North Carolinians have been through contentious gerrymandering episodes under both Democrats and Republicans. Sophisticated computer programs can grab a square block if necessary to benefit the majority party, only to have the resulting deformed districts dragged through court disputes for years.
The result, according to Common Cause, is that “90 percent of state legislative races will be decided by 10 percentage points or more, for all practical purposes making them noncompetitive.”
Both parties have at times tried to reform the system. Notably, Republican Rep. Paul Stam of Apex introduced redistricting reform back in 1989 when the Democrats were in power and has continued his support even with his party in the majority.

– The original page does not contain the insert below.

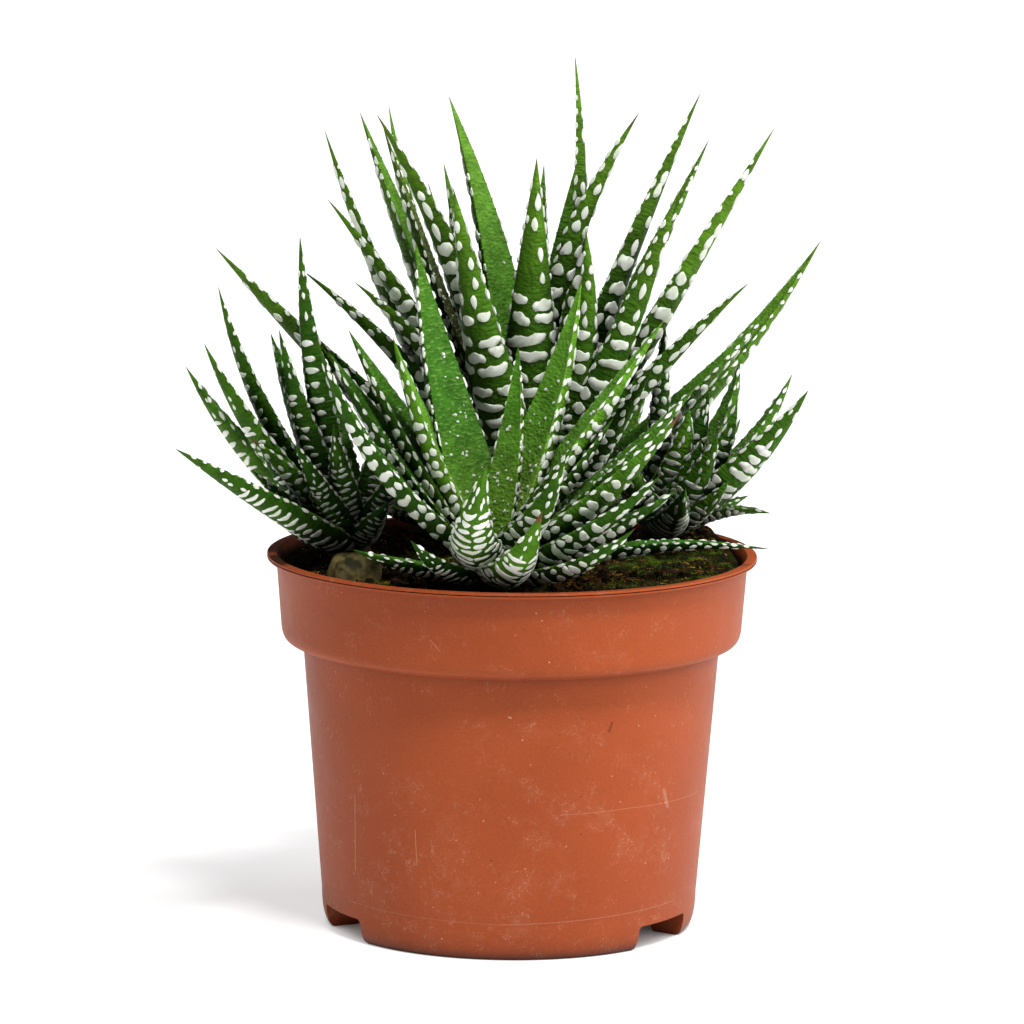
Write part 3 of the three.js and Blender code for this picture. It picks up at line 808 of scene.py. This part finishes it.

As Stam has said: “The idea is that in constructing districts, the people with the most at stake are probably the ones that shouldn’t be doing the details.”
Successful strategies have been tried in other states. For example, Iowa turns the process over to a nonpartisan commission made up of professional legislative staff.

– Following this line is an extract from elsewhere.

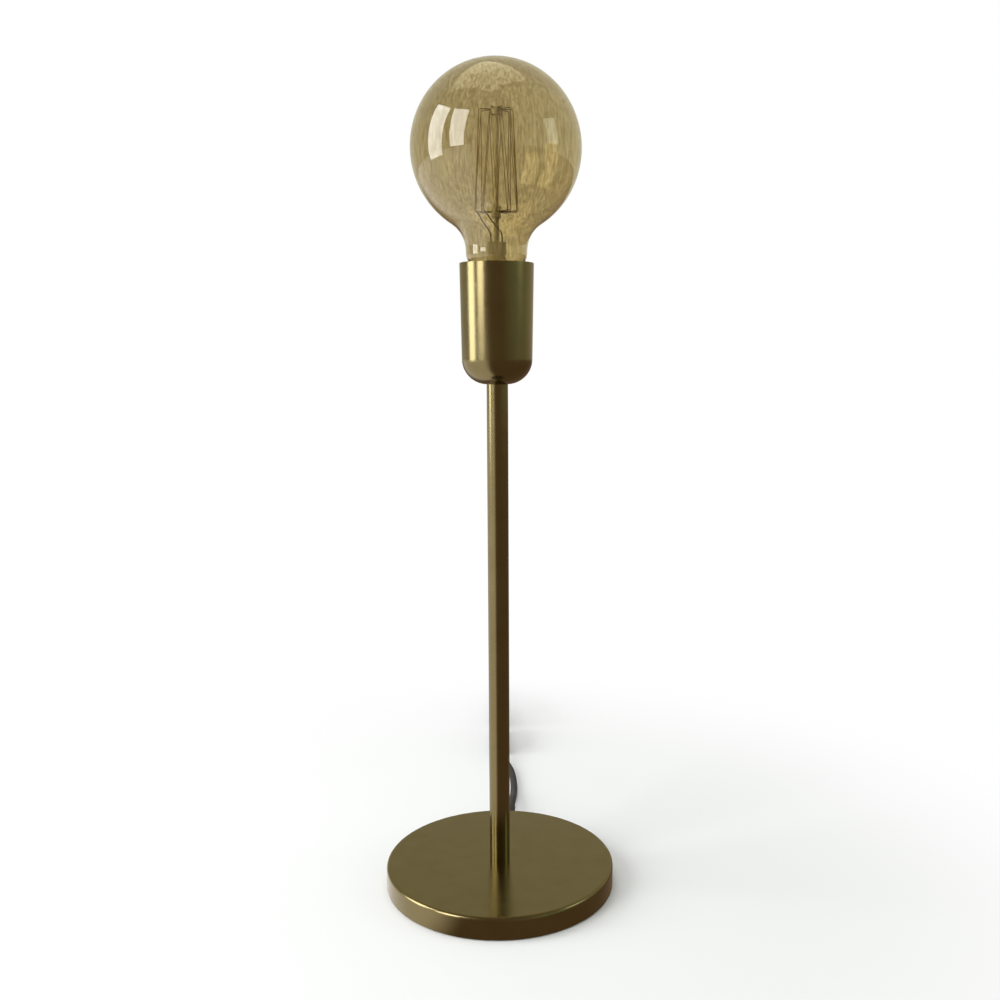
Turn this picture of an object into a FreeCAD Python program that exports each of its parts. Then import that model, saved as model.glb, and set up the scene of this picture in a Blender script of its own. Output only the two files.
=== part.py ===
import FreeCAD, Part
import math
import os
import Sketcher
from FreeCAD import Placement, Rotation, Vector

# Bare bulb table lamp, in millimetres. The origin is on the table under the middle of the
# base, +Z points up and +Y points to the back, where the cord leaves the base.

# ---------------------------------------------------------------- driving dimensions

SIZES = (
    # base
    ("base_diameter", "140"),
    ("base_height", "13.8"),
    ("base_edge_radius", "2"),
    ("cover_wall", "1.2"),
    ("cover_lift", "0.6"),
    ("pad_thickness", "1"),
    ("pad_margin", "3"),
    ("weight_gap", "0.4"),
    ("pocket_diameter", "50"),
    ("pocket_roof", "3"),
    ("exit_angle", "5.4"),
    ("cord_exit_height", "6.6"),
    # stem and the threaded tube that clamps it
    ("stem_diameter", "12.4"),
    ("stem_wall", "1"),
    ("stem_length", "293.3"),
    ("tube_diameter", "9.8"),
    ("tube_bore", "7"),
    ("tube_below_nut", "1"),
    ("tube_above_nut", "6.5"),
    ("nut_flats", "14"),
    ("nut_height", "2.6"),
    ("washer_diameter", "17"),
    ("washer_thickness", "0.8"),
    ("washer_cone", "0.4"),
    ("fit_gap", "0.1"),
    # cup
    ("cup_height", "68.3"),
    ("cup_rim_diameter", "42.4"),
    ("cup_foot_diameter", "40.2"),
    ("cup_wall", "1"),
    ("cup_corner_radius", "14.5"),
    ("cup_rim_rounding", "0.4"),
    # lamp holder
    ("holder_radius", "18"),
    ("holder_wall", "1.6"),
    ("holder_neck_radius", "7.5"),
    ("holder_neck_height", "3"),
    ("holder_floor", "3"),
    ("block_height", "11"),
    ("block_ledge", "1.5"),
    ("block_seat_height", "4"),
    ("contact_space", "3.6"),
    ("barrel_drop", "6"),
    ("barrel_step", "3"),
    ("shell_wall", "0.5"),
    ("shell_drop", "3.4"),
    ("terminal_offset", "8.5"),
    ("terminal_rise", "3.5"),
    ("terminal_screw_radius", "1.5"),
    ("terminal_head_radius", "2.5"),
    ("terminal_head", "1.8"),
    ("terminal_seat", "5"),
    ("core_hole_depth", "6"),
    ("contact_width", "5"),
    ("contact_strip", "0.5"),
    ("contact_gap", "0.3"),
    ("contact_reach", "8"),
    ("side_contact_size", "3"),
    ("side_contact_depth", "1.5"),
    # screw cap of the bulb
    ("cap_radius", "13"),
    ("cap_wall", "0.4"),
    ("cap_drop", "3.9"),
    ("cap_shell_height", "22"),
    ("cap_flare_radius", "14.2"),
    ("cap_flare_height", "2.6"),
    ("cap_contact_radius", "4.8"),
    ("cap_contact_height", "1.4"),
    ("cap_contact_bevel", "1"),
    ("cap_cone_height", "4"),
    ("insulator_edge", "0.6"),
    ("insulator_depth", "2"),
    ("screw_gap", "0.3"),
    # glass of the bulb
    ("bulb_diameter", "95.8"),
    ("bulb_centre_above_rim", "62.1"),
    ("glass_wall", "0.8"),
    ("neck_radius", "17.4"),
    ("neck_flare_radius", "18"),
    ("neck_shoulder_radius", "10"),
    ("neck_shoulder_above_rim", "5.6"),
    ("neck_end_radius", "12.3"),
    ("neck_end_depth", "7"),
    # inside of the bulb
    ("pinch_top_above_rim", "11.6"),
    ("pinch_height", "7"),
    ("pinch_width", "11"),
    ("pinch_depth", "4.6"),
    ("flare_wall", "0.8"),
    ("trumpet_top_radius", "4.4"),
    ("trumpet_radius", "6.2"),
    ("trumpet_above_rim", "0.6"),
    ("exhaust_radius", "2"),
    ("exhaust_wall", "0.7"),
    ("exhaust_length", "26"),
    ("rod_radius", "1.4"),
    ("rod_length", "72.8"),
    ("button_radius", "2.9"),
    ("button_height", "4"),
    ("hub_radius", "2.6"),
    ("hub_height", "6"),
    ("hub_drop", "53"),
    ("hook_wire_radius", "0.25"),
    ("filament_radius", "0.2"),
    ("top_ring_radius", "9.5"),
    ("top_ring_drop", "1"),
    ("low_ring_radius", "12.5"),
    ("strand_pairs", "9"),
    ("seam_angle", "220"),
    ("seam_gap", "30"),
    ("lead_wire_radius", "0.35"),
    ("wire_gap", "0.05"),
    ("lead_spread", "3.2"),
    ("lead_knee_height", "5"),
    # cord, switch and plug
    ("cord_diameter", "5"),
    ("core_radius", "1"),
    ("core_spread", "1.15"),
    ("sheath_past_clamp", "4"),
    ("relief_length", "20"),
    ("relief_radius", "3.4"),
    ("relief_tip_radius", "2.9"),
    ("relief_flange_radius", "5"),
    ("relief_flange", "1.4"),
    ("relief_neck_radius", "4"),
    ("clamp_width", "22"),
    ("clamp_depth", "8"),
    ("clamp_thickness", "1.5"),
    ("clamp_screw_offset", "7.5"),
    ("clamp_screw_radius", "1.5"),
    ("clamp_screw_reach", "4"),
    ("clamp_head_radius", "2.6"),
    ("clamp_head", "1.2"),
    ("clamp_gap", "2"),
    ("switch_start", "202"),
    ("switch_length", "50"),
    ("switch_height", "20"),
    ("switch_thickness", "13"),
    ("switch_wall", "1.4"),
    ("switch_corner", "4"),
    ("rocker_length", "16"),
    ("rocker_height", "8"),
    ("rocker_tilt", "8"),
    ("rocker_proud", "0.6"),
    ("rocker_thickness", "4.6"),
    ("rocker_corner", "1"),
    ("pivot_radius", "0.8"),
    ("pivot_gap", "0.06"),
    ("pin_gap", "0.01"),
    ("pin_reach", "1.5"),
    ("ear_length", "3.6"),
    ("ear_thickness", "1.6"),
    ("ear_gap", "0.3"),
    ("window_gap", "0.5"),
    ("leaf_thickness", "0.8"),
    ("leaf_length", "11"),
    ("leaf_height", "5"),
    ("leaf_gap", "1"),
    ("post_radius", "1.2"),
    ("post_length", "3"),
    ("hank_start", "281"),
    ("hank_run", "81"),
    ("hank_fold_radius", "12"),
    ("hank_pitch", "5.9"),
    ("hank_centre", "1"),
    ("tie_width", "8"),
    ("tie_thickness", "0.6"),
    ("tie_gap", "0.2"),
    ("plug_start", "403"),
    ("plug_length", "21"),
    ("plug_height", "24"),
    ("plug_thickness", "13"),
    ("plug_corner", "3"),
    ("plug_boot_length", "12"),
    ("plug_boot_radius", "4.2"),
    ("plug_boot_tip_radius", "3"),
    ("blade_spacing", "12.7"),
    ("blade_width", "6.35"),
    ("blade_thickness", "1.5"),
    ("blade_length", "16"),
    ("blade_root", "8"),
    ("blade_hole_radius", "1.6"),
    ("blade_hole_distance", "11.7"),
)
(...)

A similar bill, HB 92, has been introduced in the N.C. House. HB 92 would establish a Nonpartisan Redistricting Commission whose members would be chosen by leaders of both parties. The good news is that HB 92 has 63 co-sponsors, a bi-partisan majority of the House. The bad news is that it remains stuck in the Elections Committee.

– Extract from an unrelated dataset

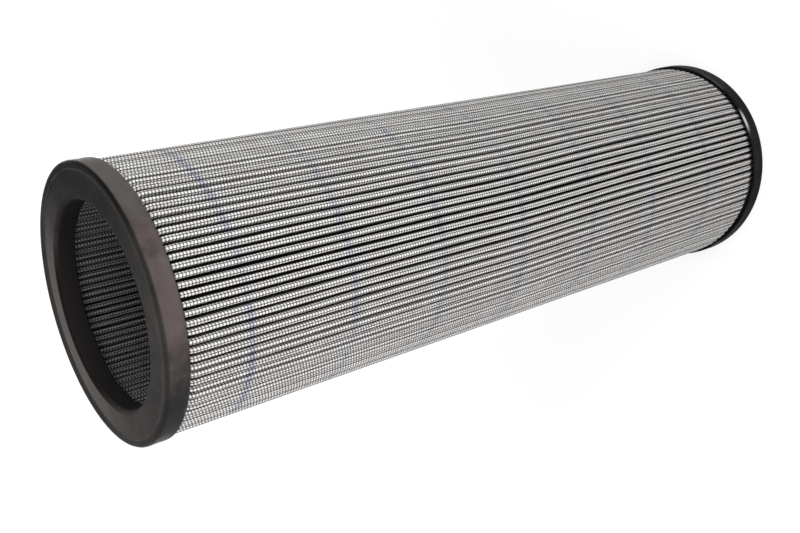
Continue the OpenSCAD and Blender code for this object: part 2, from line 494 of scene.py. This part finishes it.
def skirt_paint(n, place, z, inward, across, up, mottle):
    """Colour of a cap's skirt: a painted sheen in patches on the upper cap, and painted shade that makes the
    lower one darker.
    """
    grey_low = (0.021, 0.0205, 0.0205, 1)
    grey_high = (0.106, 0.096, 0.088, 1)
    brown_low = (0.021, 0.019, 0.019, 1)
    brown_high = (0.100, 0.079, 0.076, 1)
    shaded_lower_dark = (0.004, 0.004, 0.004, 1)
    shaded_lower_light = (0.014, 0.013, 0.013, 1)
    wear_and_glint_grey = (0.13, 0.125, 0.12, 1)
    painted_glint = (0.50, 0.50, 0.49, 1)
    # Heights in metres between which the lower cap's paint, darkened as painted shade, gives way to the
    # upper one's
    lower_below = 0.15
    upper_above = 0.3

    # Most of the painted sheen lies towards -Y and +X, less round one place on the +X side, and less again
    # towards -X
    skirt_side = n.line(across, -0.70, n.times(up, 0.55))
    skirt_side = n.math("SUBTRACT", skirt_side, n.ramp(n.apart(up, 0.38), 0.30, 0.05, 0.0, 0.8))
    skirt_side = n.math("ADD", skirt_side, n.ramp(up, -0.2, -0.55, 0.0, -0.35))
    patches = n.line(n.noise(place, 150.0, 3.0, 0.5), 0.9, -0.45)
    mottled_sheen = n.line(mottle, 1.7, n.math("ADD", patches, skirt_side))
    upper_sheen = n.ramp(mottled_sheen, -0.8, 1.0)
    grey = n.mix(upper_sheen, grey_low, grey_high)
    brown = n.mix(upper_sheen, brown_low, brown_high)
    tone = n.line(n.math("ABSOLUTE", n.math("ADD", up, 0.08)), -0.5, n.noise(place, 60.0, 3.0))
    upper = n.mix(n.ramp(tone, 0.22, 0.40), grey, brown)
    # The lower cap gets a darker copy of the same paint, as painted shade
    lower = n.mix(n.ramp(mottled_sheen, -0.5, 0.9), shaded_lower_dark, shaded_lower_light)
    side = n.mix(n.ramp(z, lower_below, upper_above), lower, upper)
    # Lighter patches along the skirt's open edge, partly thinned paint and partly a painted highlight
    wear_and_glint = n.ramp(inward, CAP_H - 1.1, CAP_H - 0.4)
    wear_and_glint = n.times(wear_and_glint, n.ramp(n.noise(place, 34.0, 3.0), 0.54, 0.68, 0.0, 0.6))
    side = n.mix(wear_and_glint, side, wear_and_glint_grey)
    # A painted glint in one place on the lower skirt's edge
    glint = n.ramp(n.apart(up, 0.225), 0.02, 0.14, 1.0, 0.0)
    glint = n.times(glint, n.ramp(across, -0.5, -0.8))
    glint = n.times(glint, n.ramp(z, (CAP_H + 0.3) * MM, (CAP_H + 0.7) * MM, 1.0, 0.0))
    glint = n.times(glint, n.ramp(inward, CAP_H - 1.7, CAP_H - 0.7))
    return n.mix(glint, side, painted_glint)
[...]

Bipartisan support for change is growing. The former Democratic Mayor of Raleigh, Tom Bradshaw, and the former Republican Mayor of Charlotte, Richard Vinroot, have led an effort supporting reform.
Bipartisanship on this issue is as much a practical as a principled matter. As the mayors put it, redistricting reform is “not only the right thing to do, it’s the politically smart thing to do because over the next few decades nothing is guaranteed.”
All this high drama, with the courts calling for districts to be redrawn only a few weeks before the primary, is suspenseful and gets our attention. Too much of this sort of “excitement,” unfortunately, is detrimental to the health our democracy.